Anyway, I reclaimed some of the moral high ground this summer because the fridge stopped working and the airbed went down. The latter was easily enough remedied with a piece of bread wrapper in between the air inlet and the screw-cap, but not before I was reminded that there is no lonelier and more desperate sound than the rhythmic wheeze of a foot-pump at three in the morning.
The fridge was more problematic, since I had failed to pack my copy of Refrigeration Engineering with a Swiss Army Knife for Fun and Profit. There was nothing for it but to go back to nature, parking the chilly bin under the trees and draping it with a wet towel. The process was assisted by the judicious application of bags of party ice - a well-known domestic resource since at least Neolithic times, as I am sure you are aware.
I suppose it's fair enough to accuse a gas-fridge owner of not being a "real" camper. But it's a matter of degree. No longer in what might be described as the springtime of life, I allow myself a few luxuries.
I've paid my dues after all: I've camped without a mattress of any sort (hell, I've camped without a tent) and I toured the South Island once on a diet of brown rice and black tea. So excuse me if I take a comfortable chair and a croquet set, if I like my butter hard and my bed soft, if I fancy a chilled sauvignon at sundown.
Fridge or no fridge, camping is an annual pleasure. I did not grow up in a camping family. My mother seemed to regard the very idea of a family holiday as a conspiracy to heap ever-more-arduous domestic tasks on her stooped shoulders.
"Leaving off work to carry bricks," she used to call it when we went to a basic but perfectly well-appointed bach on the Thames Coast to play Scrabble for two weeks as rain fell outside. We thought it best not to mention tents.
So I was well into adulthood before I discovered the pleasures to be had in camping. There are world-weary urban sophisticates who deride it, I know, as tediously uncomfortable and they're welcome to spend their holidays as they spend the rest of the year, padding the hard pavements of the city.
But there's something deeply rewarding about the self-reliance of camping that mod cons cannot destroy.
I suspect that, if pushed, I could knock up a passably weatherproof bivouac of manuka and raupo and I can certainly get the billy going on a fire built in a hearth of river stones. But it's a tough job these days finding a place where landowners and district fire officers will let you do both of those things at the same time.
Instead we settle for an uncrowded council campground where facilities run to cold-water taps and immaculately clean long-drop dunnies. It's not exactly back to nature, I know, but it's far enough away from summer in the city to feel like another world.

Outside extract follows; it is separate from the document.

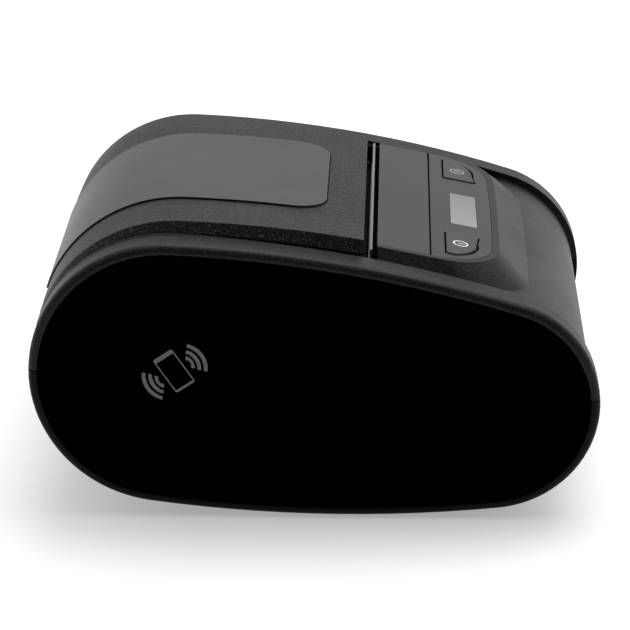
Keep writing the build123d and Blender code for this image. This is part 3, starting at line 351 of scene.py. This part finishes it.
# Tear bar
# Stainless strip with a saw edge along its top, stamped and folded. Its foot and its front face are painted
# near-black as painted shade in the slot, so only the rear part of its edge shines.
tear_steel = Finish("tear_steel", (0.78, 0.78, 0.79), 0.22, Metallic=1.0)
tear_steel.vary(0.05, 0.01)
tear_axes = tear_steel.axes()
bright_base_z = 0.0640
bright_front_x = 0.01408
# Painted shade in the slot: the foot below the slot and the front face are painted near-black.
tear_bar_slot_shade = (tear_axes[2] < bright_base_z).or_more(tear_axes[0] > bright_front_x)
tear_steel.print_on(tear_bar_slot_shade, (0.012, 0.012, 0.012))
tear_steel.bump(tear_steel.noise(0.0003, stretch=(1, 0.05, 1)), 0.000006)
tear_steel.dress("tear_bar")

# Hinge pin and shafts
# Ground steel pins: the long one along the rear hinge, the platen's shaft, and the pins of the idler and the
# print head, with the wire springs that press the head up.
shaft_steel = Finish("shaft_steel", (0.56, 0.56, 0.57), 0.25, Metallic=1.0)
shaft_steel.vary(0.08, 0.01).bump(shaft_steel.noise(0.0003, stretch=(1, 0.04, 1)), 0.000004)
shaft_steel.dress("hinge_pin", "platen_shaft", "idler_pin", "head_pivot_pin", "head_springs")

# Platen
# Ground silicone rubber sleeve bonded to its shaft, carried by sintered bronze bushings in the lid's steel
# carrier.
roller_rubber = Finish("roller_rubber", (0.016, 0.016, 0.016), 0.75)
roller_rubber.vary().grained(0.0004, 0.00001)
roller_rubber.dress("platen_rubber")
bushing_bronze = Finish("bushing_bronze", (0.62, 0.43, 0.2), 0.45, Metallic=1.0)
bushing_bronze.vary(0.15, 0.002).grained(0.0002, 0.000006)
bushing_bronze.dress("platen_bushings")

# Steel carrier, chassis and motor
# Zinc-plated motor can, screws and connector shell with faint rolling marks. The chassis, the carrier and
# the catch springs are folded from sheet and painted near-black as painted shade, so the slot stays dark.
sheet_steel = Finish("sheet_steel", (0.5, 0.51, 0.52), 0.35, Metallic=1.0)
sheet_steel.vary(0.12, 0.006)
rolling_marks = sheet_steel.noise(0.0005, stretch=(0.06, 1, 1))
sheet_steel.bump(rolling_marks, 0.000006, sheet_steel.rounded(0.0002))
sheet_steel.dress("stepper_motor", "case_screws", "charge_port")
# Painted shade: the chassis, carrier and springs are painted near-black so the slot stays dark.
slot_shade_steel = Finish("slot_shade_steel", (0.01, 0.01, 0.01), 0.5, Specular_IOR_Level=0.15)
slot_shade_steel.vary().grained(0.0003, 0.000004, edge=0.0002)
slot_shade_steel.dress("catch_springs", "platen_carrier", "print_chassis")

# Gears
# Acetal, moulded, painted dark grey as painted shade in the slot: the platen's gear and the motor's pinion
# pressed on their shafts, the idler on its pin, and the small gear between the guide racks.
gear_plastic = Finish("gear_plastic", (0.07, 0.07, 0.068), 0.45)
gear_plastic.vary(0.04, 0.004).grained(0.0003, 0.000004, edge=0.0001)
gear_plastic.dress("platen_gear", "idler_gear", "motor_pinion", "guide_pinion")

# Print head
# Extruded aluminium heat sink, anodised black, with a dark glazed ceramic strip along its face, where the
# heating line runs.
head_aluminium = Finish("head_aluminium", (0.02, 0.02, 0.022), 0.45, Specular_IOR_Level=0.3)
head_aluminium.vary(0.06, 0.005).bump(head_aluminium.noise(0.0004, stretch=(1, 0.03, 1)), 0.000008)
head_aluminium.dress("printhead_heatsink")
head_ceramic = Finish("head_ceramic", (0.05, 0.043, 0.037), 0.3, Specular_IOR_Level=0.3)
head_ceramic.vary(0.05, 0.004)
heating_line_z = 0.0585
heating_line_half_height = 0.0004
heating_line = abs(head_ceramic.axes()[2] - heating_line_z) < heating_line_half_height
head_ceramic.print_on(heating_line, (0.12, 0.07, 0.04))
head_ceramic.dress("printhead_ceramic")

# Paper bucket, apron and guides
# Black moulded trough for the roll, with the two guides that centre it and the apron up to the head. The
# gap sensor on the apron, the switches and the board's parts are small black mouldings.
inner_plastic = Finish("inner_plastic", (0.018, 0.018, 0.019), 0.5)
inner_plastic.vary().grained(0.0005, 0.000015, edge=0.0002)
inner_plastic.dress("paper_bucket", "paper_apron", "left_paper_guide", "right_paper_guide")
sensor_black = Finish("sensor_black", (0.01, 0.01, 0.012), 0.3)
sensor_black.vary().dress("gap_sensor", "tact_switches", "board_parts")

# Boards
# Glass-fibre boards with green solder mask, set on pillars of the case; faint copper runs show through the
# mask.
board_mask = Finish("board_mask", (0.01, 0.1, 0.035), 0.35)
board_mask.vary(0.1)
run_layout = {"Vector": board_mask.place, "Scale": 160.0, "Mortar Size": 0.035}
runs = board_mask.node("ShaderNodeTexBrick", None, run_layout, outlet=1)
board_mask.print_on(runs, (0.02, 0.16, 0.06))
board_mask.dress("main_board", "key_board")

# Battery and its latch
# Pack in a moulded black case that drops into the bottom of the body, held by a sliding latch of the same
# plastic.
battery_plastic = Finish("battery_plastic", (0.012, 0.012, 0.0125), 0.5)
battery_plastic.vary().grained(0.0004, 0.00002, edge=0.0003)
battery_plastic.dress("battery_pack", "battery_latch")

# Near-field tag
# Copper loop for short-range radio, etched on a film and stuck behind the near side cover, under the phone
# sign.
tag_copper = Finish("tag_copper", (0.75, 0.38, 0.2), 0.4, Metallic=1.0)
tag_copper.vary(0.1, 0.003).dress("nfc_tag")

# Feet and port cover
# Soft matt rubber, moulded. The feet are pressed into collars of the lower case, and the cover of the
# charging connectors swings on the bead along its rear edge.
soft_rubber = Finish("soft_rubber", (0.01, 0.01, 0.01), 0.8, Specular_IOR_Level=0.2)
soft_rubber.vary().grained(0.0005, 0.00002)
soft_rubber.dress("feet", "port_cover")

# Studio
# A pale floor, even light from a white surround that is dimmer on the camera's side, two soft lamps, and
# the viewpoint. Light Path lifts the floor to white for the rays that show it.
floor_size = 6.0
floor_lift = 0.36
bpy.ops.mesh.primitive_plane_add(size=floor_size, location=(0, 0, 0))
floor = bpy.context.object
floor.name = "floor"
floor_paint = Finish("floor_paint", (0.8, 0.8, 0.8), 0.8, Specular_IOR_Level=0.0)
floor_paint.feed(floor_paint.shader.inputs["Base Color"], (0.8, 0.8, 0.8, 1))
light_path = floor_paint.node("ShaderNodeLightPath")
seen_rays = light_path.other("Is Camera Ray")
for ray in ("Is Glossy Ray", "Is Transmission Ray"):
    inputs = {0: seen_rays, 1: light_path.other(ray)}
    seen_rays = floor_paint.node("ShaderNodeMath", {"operation": "ADD", "use_clamp": True}, inputs)
floor_paint.feed(floor_paint.shader.inputs["Emission Color"], seen_rays * floor_lift)
floor_paint.feed(floor_paint.shader.inputs["Emission Strength"], 1.0)
floor.data.materials.append(floor_paint.material)

world = bpy.data.worlds.new("studio")
bpy.context.scene.world = world
world.use_nodes = True
sky = Tree(world.node_tree)
background = sky.tree.nodes["Background"]
direction = sky.node("ShaderNodeTexCoord", outlet="Generated")
direction_y = sky.node("ShaderNodeSeparateXYZ", None, {0: direction}, outlet=1)
levels = {"Value": direction_y, "From Min": -0.7, "From Max": 0.3, "To Min": 0.08, "To Max": 1.0}
sky_level = sky.node("ShaderNodeMapRange", {"interpolation_type": "SMOOTHSTEP"}, levels)
sky.feed(background.inputs["Strength"], sky_level)
sky.feed(background.inputs["Color"], (1, 1, 1, 1))


def soft_lamp(name, place, target, width, height, energy):
    """Rectangular lamp at a place, turned to a target."""
    bpy.ops.object.light_add(type="AREA", location=place)
    lamp = bpy.context.object
    lamp.name = name
    lamp.data.shape = "RECTANGLE"
    lamp.data.size = width
    lamp.data.size_y = height
    lamp.data.energy = energy
    lamp.rotation_euler = (Vector(target) - lamp.location).to_track_quat("-Z", "Y").to_euler()


soft_lamp("softbox", (0.15, 0.35, 1.1), (0, 0, 0.04), 1.0, 0.8, 9.0)
soft_lamp("low_softbox", (0.62, 1.25, 0.22), (0.05, 0, 0.05), 0.6, 0.3, 0.3)

eye = Vector((0.0206, -0.6942, 0.29965))
camera_pitch = radians(21.0)
camera_yaw = radians(1.81)
camera_roll = radians(0.4)
focal_pixels = 2837
picture_pixels = 630
sensor_width = 36.0
level_reach = cos(camera_pitch)
ahead = Vector((-sin(camera_yaw) * level_reach, cos(camera_yaw) * level_reach, -sin(camera_pitch)))
level_right = ahead.cross(Vector((0, 0, 1))).normalized()
level_up = level_right.cross(ahead)
right = cos(camera_roll) * level_right - sin(camera_roll) * level_up
up = sin(camera_roll) * level_right + cos(camera_roll) * level_up
camera_data = bpy.data.cameras.new("camera")
camera_data.sensor_width = sensor_width
camera_data.lens = focal_pixels / picture_pixels * sensor_width
camera = bpy.data.objects.new("camera", camera_data)
bpy.context.scene.collection.objects.link(camera)
camera_axes = Matrix((right, up, -ahead)).transposed()
camera.matrix_world = Matrix.Translation(eye) @ camera_axes.to_4x4()
bpy.context.scene.camera = camera
bpy.context.scene.view_settings.view_transform = "Standard"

My days are spent studying cloud movements to see if rain's on the way; tightening guy ropes, fetching water, ensuring that the sun's drying what it needs to and not falling where it shouldn't.
I devour books and sleep in the afternoon, both activities that can easily be accomplished at home, I know, but which are somehow more richly pleasurable when carried out in a home erected away from home.
Let city folk sneer. It's my way of getting away from it all and I can't wait till next summer.